> [What is expected]
Only the lines from the start of the material through the line containing "True, True)" are to be extracted, exactly as they appear.

[start Supplied data]

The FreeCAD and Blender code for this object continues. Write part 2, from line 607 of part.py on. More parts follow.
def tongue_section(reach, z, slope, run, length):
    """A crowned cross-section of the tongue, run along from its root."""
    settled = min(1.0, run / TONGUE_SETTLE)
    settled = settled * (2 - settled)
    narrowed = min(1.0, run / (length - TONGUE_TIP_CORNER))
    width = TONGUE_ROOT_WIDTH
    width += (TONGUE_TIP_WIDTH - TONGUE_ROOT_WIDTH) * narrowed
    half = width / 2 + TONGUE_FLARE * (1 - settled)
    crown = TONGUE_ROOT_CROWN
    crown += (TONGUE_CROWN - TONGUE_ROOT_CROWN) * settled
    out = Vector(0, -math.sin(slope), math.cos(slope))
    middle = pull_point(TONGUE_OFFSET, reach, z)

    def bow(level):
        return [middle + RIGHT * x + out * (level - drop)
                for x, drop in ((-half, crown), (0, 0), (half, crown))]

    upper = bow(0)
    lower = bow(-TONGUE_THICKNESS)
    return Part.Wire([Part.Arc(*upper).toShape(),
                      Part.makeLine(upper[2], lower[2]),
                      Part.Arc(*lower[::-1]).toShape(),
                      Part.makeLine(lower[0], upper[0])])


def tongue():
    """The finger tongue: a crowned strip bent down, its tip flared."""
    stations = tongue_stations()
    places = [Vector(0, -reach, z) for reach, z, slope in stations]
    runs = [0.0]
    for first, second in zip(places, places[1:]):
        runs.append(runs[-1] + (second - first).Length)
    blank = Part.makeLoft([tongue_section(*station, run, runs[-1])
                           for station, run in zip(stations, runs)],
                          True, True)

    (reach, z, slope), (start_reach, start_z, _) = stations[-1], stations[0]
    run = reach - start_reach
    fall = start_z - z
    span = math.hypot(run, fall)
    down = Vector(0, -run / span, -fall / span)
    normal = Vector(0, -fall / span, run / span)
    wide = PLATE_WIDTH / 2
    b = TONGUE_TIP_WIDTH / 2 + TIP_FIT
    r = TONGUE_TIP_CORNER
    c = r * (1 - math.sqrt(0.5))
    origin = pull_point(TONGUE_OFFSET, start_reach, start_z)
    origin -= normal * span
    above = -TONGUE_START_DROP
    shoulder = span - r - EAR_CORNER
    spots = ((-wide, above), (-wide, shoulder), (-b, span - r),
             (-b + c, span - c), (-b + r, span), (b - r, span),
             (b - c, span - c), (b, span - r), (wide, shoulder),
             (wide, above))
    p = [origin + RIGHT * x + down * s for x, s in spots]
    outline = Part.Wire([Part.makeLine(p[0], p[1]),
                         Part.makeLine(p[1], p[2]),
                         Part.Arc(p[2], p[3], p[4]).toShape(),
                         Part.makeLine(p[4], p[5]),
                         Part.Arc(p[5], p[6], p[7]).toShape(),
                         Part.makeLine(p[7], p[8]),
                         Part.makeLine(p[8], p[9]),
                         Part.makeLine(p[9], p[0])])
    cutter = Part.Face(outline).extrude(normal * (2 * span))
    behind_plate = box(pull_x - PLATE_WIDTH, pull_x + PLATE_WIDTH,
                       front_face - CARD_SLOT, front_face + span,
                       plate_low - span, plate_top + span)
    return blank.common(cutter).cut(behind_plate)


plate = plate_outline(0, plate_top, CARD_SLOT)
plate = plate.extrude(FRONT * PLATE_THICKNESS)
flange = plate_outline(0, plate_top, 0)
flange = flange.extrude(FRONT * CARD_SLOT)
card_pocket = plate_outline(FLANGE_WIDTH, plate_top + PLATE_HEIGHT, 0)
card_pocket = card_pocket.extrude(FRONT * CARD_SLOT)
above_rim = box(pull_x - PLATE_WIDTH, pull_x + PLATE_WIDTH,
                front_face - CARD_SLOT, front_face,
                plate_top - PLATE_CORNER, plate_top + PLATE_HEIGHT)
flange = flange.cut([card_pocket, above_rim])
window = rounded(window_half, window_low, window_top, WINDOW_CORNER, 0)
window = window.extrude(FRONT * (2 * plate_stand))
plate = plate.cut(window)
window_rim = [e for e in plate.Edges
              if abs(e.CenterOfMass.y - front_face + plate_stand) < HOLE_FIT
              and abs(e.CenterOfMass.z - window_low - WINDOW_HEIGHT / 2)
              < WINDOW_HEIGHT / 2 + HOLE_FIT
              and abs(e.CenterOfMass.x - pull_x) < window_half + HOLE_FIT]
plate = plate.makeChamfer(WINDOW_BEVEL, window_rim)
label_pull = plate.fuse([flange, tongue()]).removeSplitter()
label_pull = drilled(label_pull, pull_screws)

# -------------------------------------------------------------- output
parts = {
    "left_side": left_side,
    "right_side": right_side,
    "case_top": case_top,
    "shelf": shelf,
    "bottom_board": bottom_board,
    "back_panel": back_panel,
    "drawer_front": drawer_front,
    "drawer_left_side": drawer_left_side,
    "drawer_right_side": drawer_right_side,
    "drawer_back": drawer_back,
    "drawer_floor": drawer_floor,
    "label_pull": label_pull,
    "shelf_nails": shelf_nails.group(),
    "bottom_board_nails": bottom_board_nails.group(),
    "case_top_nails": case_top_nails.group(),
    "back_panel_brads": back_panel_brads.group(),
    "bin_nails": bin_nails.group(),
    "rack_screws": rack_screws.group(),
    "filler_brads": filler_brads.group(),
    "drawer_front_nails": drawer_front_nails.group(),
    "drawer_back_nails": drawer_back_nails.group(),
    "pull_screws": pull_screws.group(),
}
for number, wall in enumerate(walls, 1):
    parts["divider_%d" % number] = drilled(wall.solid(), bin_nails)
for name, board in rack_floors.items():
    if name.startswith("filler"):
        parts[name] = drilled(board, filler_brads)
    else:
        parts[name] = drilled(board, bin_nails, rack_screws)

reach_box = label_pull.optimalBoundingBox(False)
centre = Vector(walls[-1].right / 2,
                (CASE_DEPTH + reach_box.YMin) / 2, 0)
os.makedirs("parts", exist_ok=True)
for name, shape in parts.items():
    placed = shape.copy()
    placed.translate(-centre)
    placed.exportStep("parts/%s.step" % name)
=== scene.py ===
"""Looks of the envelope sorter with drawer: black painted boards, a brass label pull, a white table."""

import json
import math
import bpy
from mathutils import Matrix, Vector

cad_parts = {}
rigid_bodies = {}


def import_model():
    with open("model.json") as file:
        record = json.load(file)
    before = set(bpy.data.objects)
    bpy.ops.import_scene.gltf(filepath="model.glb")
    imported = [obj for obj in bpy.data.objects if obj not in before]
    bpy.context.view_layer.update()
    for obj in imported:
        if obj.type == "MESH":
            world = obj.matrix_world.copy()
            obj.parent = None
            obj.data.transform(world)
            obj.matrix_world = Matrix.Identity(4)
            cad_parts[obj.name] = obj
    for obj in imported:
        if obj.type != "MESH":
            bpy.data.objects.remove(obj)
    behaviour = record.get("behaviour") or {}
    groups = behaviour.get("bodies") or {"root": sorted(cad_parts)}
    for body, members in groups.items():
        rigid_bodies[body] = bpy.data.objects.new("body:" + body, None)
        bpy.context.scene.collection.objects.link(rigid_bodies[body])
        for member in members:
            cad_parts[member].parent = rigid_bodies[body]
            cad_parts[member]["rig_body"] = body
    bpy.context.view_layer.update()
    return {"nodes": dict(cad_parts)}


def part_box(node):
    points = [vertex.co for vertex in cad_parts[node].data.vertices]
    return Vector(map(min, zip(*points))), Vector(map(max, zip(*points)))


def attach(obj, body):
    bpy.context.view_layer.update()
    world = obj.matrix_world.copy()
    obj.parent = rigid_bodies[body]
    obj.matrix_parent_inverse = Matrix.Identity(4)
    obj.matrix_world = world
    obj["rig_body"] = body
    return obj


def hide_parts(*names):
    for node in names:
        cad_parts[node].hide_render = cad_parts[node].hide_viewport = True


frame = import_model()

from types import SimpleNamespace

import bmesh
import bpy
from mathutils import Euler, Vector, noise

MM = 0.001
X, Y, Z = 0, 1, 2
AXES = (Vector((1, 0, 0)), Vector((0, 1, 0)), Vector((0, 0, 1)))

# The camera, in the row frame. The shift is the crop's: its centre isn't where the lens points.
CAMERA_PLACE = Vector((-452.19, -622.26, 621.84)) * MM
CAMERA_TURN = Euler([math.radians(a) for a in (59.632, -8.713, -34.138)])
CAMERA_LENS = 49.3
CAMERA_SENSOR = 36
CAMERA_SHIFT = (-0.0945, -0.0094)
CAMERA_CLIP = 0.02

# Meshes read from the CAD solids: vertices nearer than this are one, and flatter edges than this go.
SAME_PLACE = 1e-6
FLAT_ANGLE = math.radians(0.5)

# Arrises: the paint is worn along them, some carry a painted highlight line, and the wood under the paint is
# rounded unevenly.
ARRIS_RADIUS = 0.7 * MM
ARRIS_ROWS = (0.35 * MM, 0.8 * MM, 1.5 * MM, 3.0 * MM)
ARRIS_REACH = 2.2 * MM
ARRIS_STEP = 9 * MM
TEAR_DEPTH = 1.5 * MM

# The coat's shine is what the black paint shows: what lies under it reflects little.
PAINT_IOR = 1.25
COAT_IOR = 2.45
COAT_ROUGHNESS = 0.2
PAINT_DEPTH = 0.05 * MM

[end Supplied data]

> [Finished answer]
The FreeCAD and Blender code for this object continues. Write part 2, from line 607 of part.py on. More parts follow.
def tongue_section(reach, z, slope, run, length):
    """A crowned cross-section of the tongue, run along from its root."""
    settled = min(1.0, run / TONGUE_SETTLE)
    settled = settled * (2 - settled)
    narrowed = min(1.0, run / (length - TONGUE_TIP_CORNER))
    width = TONGUE_ROOT_WIDTH
    width += (TONGUE_TIP_WIDTH - TONGUE_ROOT_WIDTH) * narrowed
    half = width / 2 + TONGUE_FLARE * (1 - settled)
    crown = TONGUE_ROOT_CROWN
    crown += (TONGUE_CROWN - TONGUE_ROOT_CROWN) * settled
    out = Vector(0, -math.sin(slope), math.cos(slope))
    middle = pull_point(TONGUE_OFFSET, reach, z)

    def bow(level):
        return [middle + RIGHT * x + out * (level - drop)
                for x, drop in ((-half, crown), (0, 0), (half, crown))]

    upper = bow(0)
    lower = bow(-TONGUE_THICKNESS)
    return Part.Wire([Part.Arc(*upper).toShape(),
                      Part.makeLine(upper[2], lower[2]),
                      Part.Arc(*lower[::-1]).toShape(),
                      Part.makeLine(lower[0], upper[0])])


def tongue():
    """The finger tongue: a crowned strip bent down, its tip flared."""
    stations = tongue_stations()
    places = [Vector(0, -reach, z) for reach, z, slope in stations]
    runs = [0.0]
    for first, second in zip(places, places[1:]):
        runs.append(runs[-1] + (second - first).Length)
    blank = Part.makeLoft([tongue_section(*station, run, runs[-1])
                           for station, run in zip(stations, runs)],
                          True, True)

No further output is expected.